Chrome service workers can be killed and restarted by the browser. Firefox background scripts persist. So Chrome needs removeAll() before creating context menus to avoid duplicates after a restart. That's a real API difference. The model handled it by extracting a small function. No guideline needed. The pattern of "extract browser-specific behavior into its own file" was already established by tinted-icon.browser.ts in the Firefox extension.

The coverage config tells the rest of the story:

// chrome-extension/enforce-coverage.config.js

// All testable business logic moved to browser-extension-core.
// Chrome-extension only contains browser-specific bootstrap code
// (entry points excluded below) and *.browser.ts files (excluded by base config).
const config = {
thresholds: {
statements: 100,
branches: 100,
functions: 100,
lines: 100,
},
extraExcludePatterns: [
'src/runtime/background/background.ts',
'src/runtime/popup/popup.ts',
'src/runtime/content/shortcut.ts',
'src/runtime/offscreen/offscreen.ts'
],
};

100% coverage. But the chrome-extension project barely contains testable logic. The entry points are excluded because they’re bootstrap code. All the business logic lives in browser-extension-core, which has its own test suite. The Chrome project is a thin shell. That's the shape you want when a model is writing the code: a small surface area of browser-specific glue around a well-tested core. There’s a name for this in the xUnit Patterns book: the Humble Object. Keep the hard-to-test boundary code thin. Move the testable logic somewhere else.

The full history is public in the Hutch repo. The failed PR is still there. So is the extraction, the second attempt, and the final commit. You can trace the exact moment when “give the model better instructions” stopped working and “give the model better code” started.

A messy codebase does not become less messy when you add AI. It becomes messier faster.

None of this means prompt engineering is useless.
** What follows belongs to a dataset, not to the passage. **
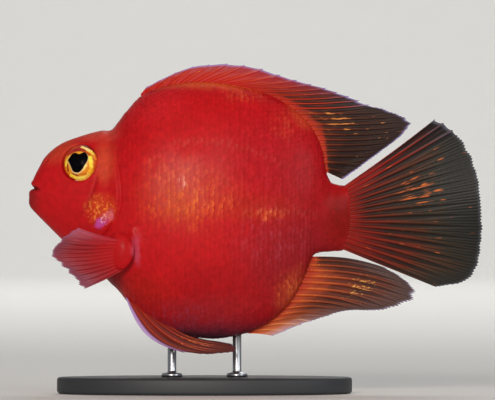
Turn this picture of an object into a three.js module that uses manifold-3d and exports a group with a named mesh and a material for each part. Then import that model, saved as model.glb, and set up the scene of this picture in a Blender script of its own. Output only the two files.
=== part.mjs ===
// A blood parrot cichlid at life size, hovering on a plain display stand.
// Millimetres, +Z up. The fish faces -X and its left side faces -Y.
// Every place on the fish is given in its own frame: x runs back from the tip of
// the snout, z is the height above the axis of the tail stalk, and y is 0 in the
// middle plane. The finished group stands with its bottom centre on the origin.
import * as THREE from "three";
import { mergeVertices } from "three/addons/utils/BufferGeometryUtils.js";
import Module from "manifold-3d";

const wasm = await Module();
wasm.setup();

// Driving dimensions
const GAP = 0.3; // air kept between neighbouring pieces
const FULLNESS = 0.88; // below 1 the flanks are fuller than an ellipse
const SIDES = 28; // facets round the body
const HEAD_RINGS = 18;
const TRUNK_RINGS = 28;
const ACROSS = 160; // wider than the fish, for cuts from side to side

// Body stations: top x, top z, bottom x, bottom z, half width, height of the widest point
const HEAD_STATIONS = [
  [2.0, 12.8, 0.7, 7.8, 1.8, 0.5], // tip of the jaws
  [2.7, 16.2, 1.0, 4.8, 3.8, 0.5],
  [4.8, 20.4, 3.8, 1.4, 5.9, 0.5], // snout
  [7.6, 25.0, 8.6, -3.4, 8.0, 0.5],
  [13.4, 29.7, 13.8, -8.6, 10.4, 0.49], // forehead and chin
  [21.2, 32.8, 20.8, -15.2, 13.0, 0.48], // eye
  [29.2, 35.0, 28.2, -20.8, 15.4, 0.47], // cheek
  [33.8, 35.6, 32.4, -24.2, 16.6, 0.46], // nape and throat
  [39.0, 36.2, 36.6, -28.0, 18.2, 0.46],
  [43.0, 35.6, 40.0, -32.0, 19.0, 0.46],
];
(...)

For the first pass on a new system, for one-off scripts, for exploration, prompts carry weight. The problem is when teams treat prompting as the primary interface with AI-assisted development and invest months into perfecting spec documents that will not survive the next model update.

The spec is fragile. The code pattern is durable.

If you need to write a guideline telling the model what good code looks like, the model doesn’t know yet. And if the model doesn’t know, your guideline is fighting the training distribution. That’s a losing position over time.

A better position: make the codebase so clear that the model can’t miss the pattern. The code is the documentation, the tests are the spec, and the linter is the style guide.

Writing better prompts is a reasonable goal.

Eliminating the need for them is the real work.